631 pages, Galahad, ISBN-13: 978-0883657102

First off, full disclosure: Tales of Terror: 58 Short Stories Chosen by the Master of Suspense has been shamelessly attributed to Alfred Hitchcock in various editions’ packaging since not long after the ole boy shuffled off; in fact, the fifty-eight stories presented in this anthology were the work of the Alfred Hitchcock Mystery Magazine (AHMM) and Ellery Queen’s Mystery Magazine (EQMM), both edited by one Eleanor Sullivan (while Hitchcock and Frederic Dannay and Manfred Bennington Lee, the cousins who wrote, edited, and anthologized detective fiction under the pseudonym of Ellery Queen) are now all long-dead, their respective magazines continue to publish).

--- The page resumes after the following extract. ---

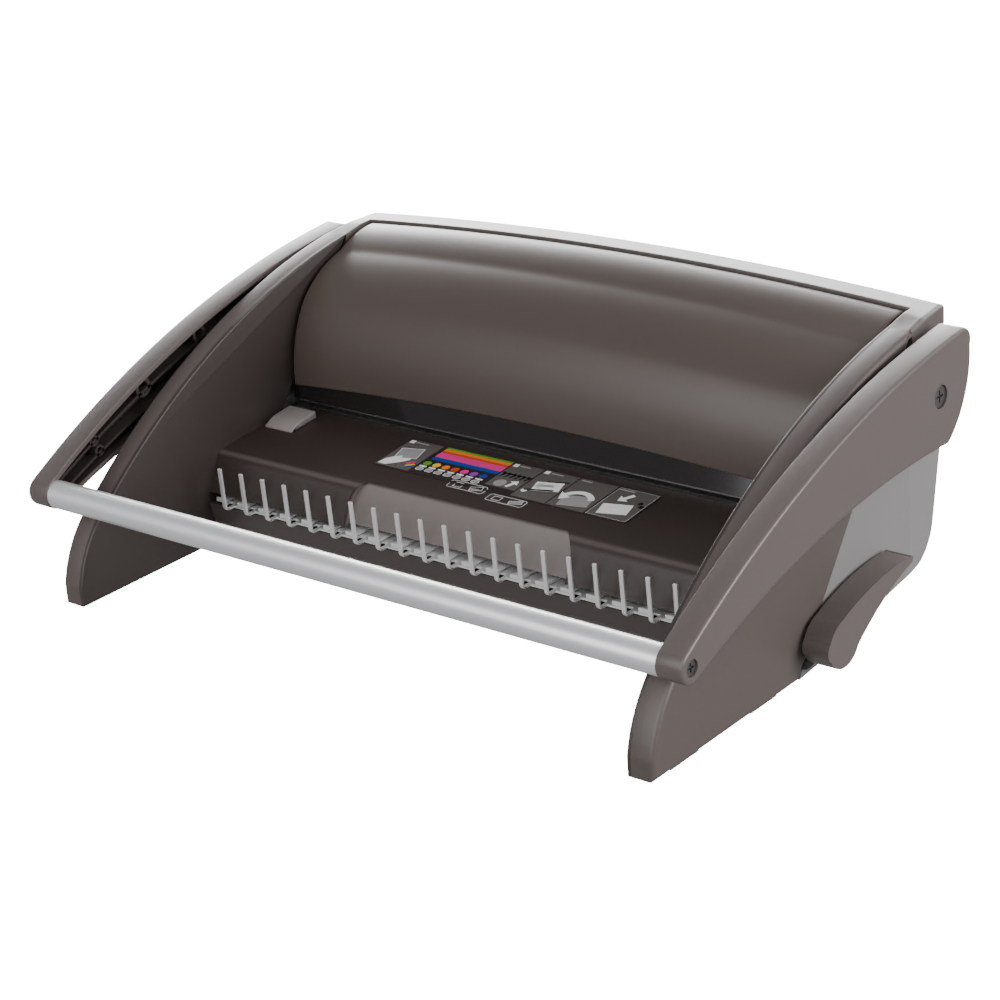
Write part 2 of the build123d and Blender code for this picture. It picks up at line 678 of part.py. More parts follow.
lever_2d = make_face(Wire([top, upper, tip, lower, heel, nose]))
lever = prism(lever_2d, lever_x0, lever_x1)
lever -= rod(lever_x0 - 1, lever_x1 - 4.0, lever_pivot, lever_shaft_radius)
keep("opening_lever", lever)

# ---- edge guide ----
g_back = 2.4
g_front = (guide_front - deck_back[0]) / math.cos(math.radians(deck_angle))
profile = [slot_point(g_front, guide_lift), slot_point(g_front + 7, guide_lift + guide_height * 0.8),
           slot_point(-5.0, guide_lift + guide_height), slot_point(-5.0, slot_mouth - 0.8),
           slot_point(g_back, slot_mouth - 0.8), slot_point(g_back, guide_lift)]
guide = prism(make_face(Polyline(*profile, close=True)), guide_left, guide_left + guide_width)
keep("edge_guide", guide)

# ---- chip tray ----
tray_x = inner - tray_inset - tray_clear
opening = block(-tray_x, tray_x, depth - 33, depth + 5, tray_floor - 1 + tray_clear, tray_top + 2 - tray_clear)
front_plate = (housing_form(0, 0) - housing_form(-25, housing_wall)) & opening
tray_back = depth - 24.0
tray = block(-tray_x, tray_x, tray_front, tray_back, tray_floor, tray_top)
tray -= block(-tray_x + tray_wall, tray_x - tray_wall, tray_front + tray_wall, tray_back - tray_wall,
              tray_floor + tray_wall, tray_top + 5)
link = block(-tray_x + 4, tray_x - 4, tray_back, depth - 12, tray_floor + 3, tray_floor + 9) & housing_form(-25, 0)
ridge = block(-30, 30, depth - 16, depth - 1.0, 30, 33.5)
keep("chip_tray", tray + link + front_plate + ridge)

os.makedirs("parts", exist_ok=True)
for name, shape in made.items():
    export_step(shape.moved(Location((0, -mid_y, 0))), "parts/" + name + ".step")
    print(name, len(shape.solids()), round(shape.volume))
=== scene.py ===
import json
import math

import bmesh
import bpy
import numpy as np
from mathutils import Matrix, Vector
from mathutils.geometry import tessellate_polygon


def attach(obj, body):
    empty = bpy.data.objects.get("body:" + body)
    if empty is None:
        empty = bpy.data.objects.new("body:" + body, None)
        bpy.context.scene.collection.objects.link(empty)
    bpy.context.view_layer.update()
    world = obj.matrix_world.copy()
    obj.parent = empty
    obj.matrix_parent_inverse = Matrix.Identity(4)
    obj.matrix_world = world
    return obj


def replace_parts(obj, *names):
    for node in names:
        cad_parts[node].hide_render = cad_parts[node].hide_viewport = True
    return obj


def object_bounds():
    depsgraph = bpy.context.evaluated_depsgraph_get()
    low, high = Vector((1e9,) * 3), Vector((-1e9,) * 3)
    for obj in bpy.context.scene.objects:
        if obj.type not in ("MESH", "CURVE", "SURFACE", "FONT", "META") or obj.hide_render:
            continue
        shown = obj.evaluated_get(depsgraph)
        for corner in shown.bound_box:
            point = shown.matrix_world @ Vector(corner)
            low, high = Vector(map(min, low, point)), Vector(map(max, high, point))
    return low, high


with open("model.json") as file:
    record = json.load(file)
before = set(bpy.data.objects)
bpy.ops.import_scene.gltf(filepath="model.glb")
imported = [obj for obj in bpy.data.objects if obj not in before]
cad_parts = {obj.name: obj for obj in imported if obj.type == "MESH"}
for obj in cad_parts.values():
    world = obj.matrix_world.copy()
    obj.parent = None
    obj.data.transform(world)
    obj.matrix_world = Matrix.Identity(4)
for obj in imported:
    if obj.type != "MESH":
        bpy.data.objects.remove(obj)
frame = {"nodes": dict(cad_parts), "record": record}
cadLow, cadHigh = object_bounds()
nodes = frame["nodes"]
print("frame in:", len(nodes), "nodes")

mm = 0.001
frontEdge = cadLow[1] / mm  # the plates' front, where the machine's own depth counts from


# ---- camera ----
cameraView = {"place": (0.729322, -0.854191, 0.504143), "pitch": 0.3879, "yaw": -0.7049, "roll": -0.0750,
              "lens": 93.985}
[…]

The title Tales of Terror is something of a misnomer, as most of the stories are suspense or even relatively straightforward mystery stories, while some are lighthearted little ditties; all-and-all it isn’t as brilliant a representation of either the AHMM or the EQMM as one would expect, but it’s still a rather good cross-section and core sampling of works from those publications back in the day from a variety of writers, such as: Bill Pronzini with The Arrowmont Prison Riddle, Margaret B. Maron with A Very Special Talent, Barry M. Malzberg with A Home Away from Home, and Patricia Matthews with The Fall of Dr. Scourby, along with stories as varied about a girl who stalks Jack the Ripper, a clairvoyant writer of newspaper obituaries, a homicidal partygoer in a sanatorium, and a police detective who lives vicariously through the exploits of one of his most notorious suspects.